Most interpreters read this as an act that averts divine punishment. Earlier in Exodus 4 God had commissioned Moses but also warned that Aaron would accompany him; here the neglected domestic obligation—circumcising his son—puts Moses at risk because circumcision is the sign of God’s covenant with Abraham’s descendants. Zipporah’s urgent, performative act effects the covenant sign that Moses had apparently failed to ensure. The cutting of the foreskin and the association with blood are thus not merely physical but covenantal: a painful, life-defining practice that marks membership and obedience.
Zipporah’s words, "You are a groom of blood," have been variously understood. The phrase may express Zipporah’s horror or reluctance, a ritual formula to appease divine anger, or an acknowledgement that by circumcision Moses is now bound by blood in a renewed or restored way to God’s covenant. The gesture of casting the foreskin at Moses’ feet and speaking aloud suggests that words and actions together complete the rite. The repetition of the phrase in verse 26 emphasizes its theological importance: the covenant sign has been reestablished through blood, and the immediate threat is removed.

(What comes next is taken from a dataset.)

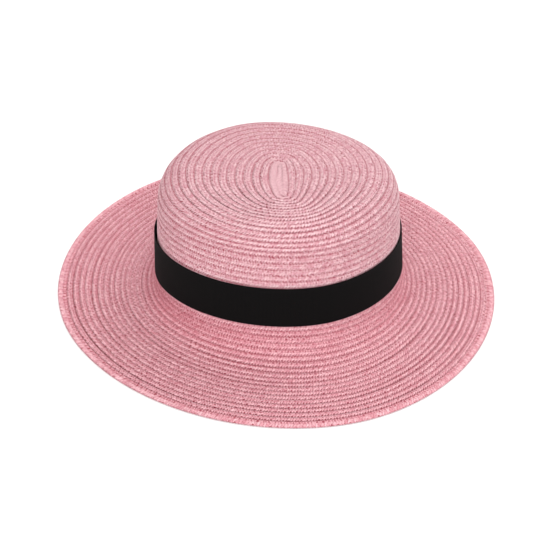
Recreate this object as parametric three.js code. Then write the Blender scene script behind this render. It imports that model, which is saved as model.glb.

Beyond the immediate crisis, the scene communicates that God’s covenantal demands extend into the intimate corners of life: family, body, and home. It also shows that God’s purposes can be accomplished through unexpected agents—Zipporah, a foreign wife, steps into the role necessary to preserve God’s plan. The passage invites humility before covenant obligations and a recognition that fidelity sometimes requires painful, costly obedience.
Devotional
This compact episode invites us to take seriously the demands of God’s covenantal love. The sign of circumcision here stands for what it always has in the Bible: a public, embodied pledge to belong to God. When obedience is costly or awkward, we are reminded that faithfulness often looks like a difficult, intimate act rather than a grand public gesture. If you find yourself tempted to postpone or avoid the small but essential practices God calls you to—prayer, repentance, reconciliation—remember Zipporah’s decisive care: God’s work sometimes depends on humble, immediate obedience.
We also see comfort in the surprising servants God raises up. Zipporah, an outsider by birth, becomes the instrument of grace for Moses and his household. God uses ordinary people and painful means to uphold covenant love. In your life, be attentive to the ways God may be working through others to bring correction, protection, or healing. Receive such interventions with gratitude, act with the courage to do what is required of you, and trust that God’s covenantal faithfulness will not be thwarted when we respond in faith and humility.